The policy would allow Enfield (as a City of Seattle employee) and his husband to both be involved in the formation of their new family by allowing them each to use paid parental leave — which his husband’s company already provides. It would also afford them the time to sort out familial structure and reenter the workforce rejuvenated and ready to work, void of financial strain.
“In a hetero-normal family, the female can take sick time — three months guaranteed time off,” Enfield says.
But even the younger, newer employees, he explains, who are often at the age of starting a family, are unable to take advantage of this, having not had time to accrue sick or vacation time to fund their leave. And in most cases, even accrued time off doesn’t come close to funding three months of leave.
The exhaustion of accrued paid leave can mean families are left without support for future child or parent sickness, and make it challenging to re-enter the workforce among colleagues that have maintained their regular schedule. Often, one parent exits the workforce to stay at home, creating a skill gap for that employee in the future and deepening the wage gap.
In 1974, Sweden was the first country to implement a parental leave policy, replacing their prior maternity leave policy with a policy that offered paid time off to all new parents, and encouraging equality in caretaking and wage regardless of sex. That was 40 years ago.
“Parental leave should be equal,” said Olivia Svennson, a 21-year-old woman from Stockholm.
Svennson says oftentimes, there is a misconception that women are fighting against men to achieve this benefit for themselves. Instead, she thinks that it is important to offer parental leave to the family collective, building stronger familial bonds and allowing the parents to feel well supported in re-entering the workforce.
But some question whether Godden and the Council’s ideas of equality match their own, suggesting that this policy overlooks racial and sexual differences. For example, there is an even larger gap between the wages of African American and Latino women and those of white, non-Hispanic men, an issue which is not specifically highlighted in the Council’s new approach to wage equity.

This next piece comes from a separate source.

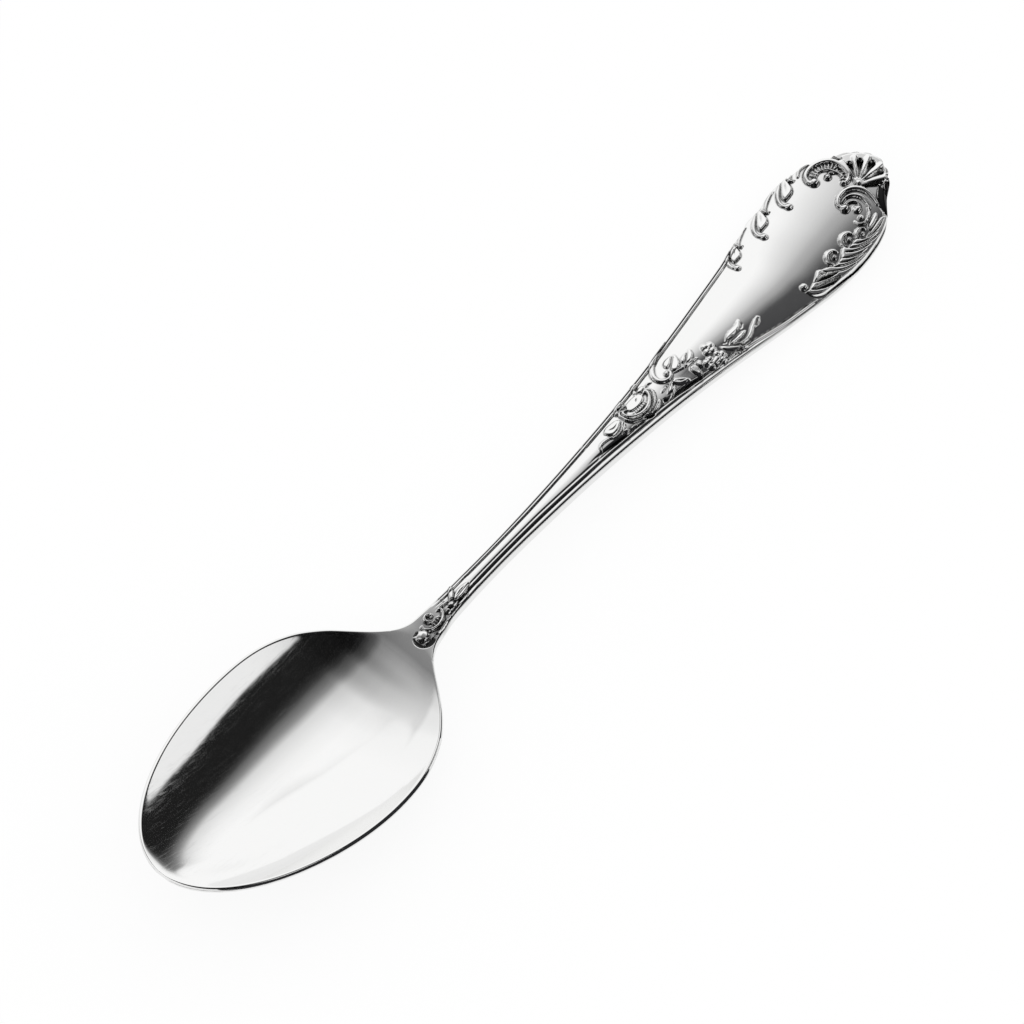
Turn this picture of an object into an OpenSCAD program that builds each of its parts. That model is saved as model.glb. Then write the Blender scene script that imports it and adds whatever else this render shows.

But Enfield is not discouraged by potential oversights in the impending decision. He says he is proud of what Godden is promoting, and thinks it will have a ripple effect, benefitting gender and race equality as well as the child-rearing and family building of LGBTQ couples.
“I look for improvement and not perfect equality,” said Enfield. “This is a good step. I wouldn’t pass good for perfect.”
Tonight, 6pm: A public informational meeting and open discussion on paid parental leave at the Langston Hughes Performing Arts Institute.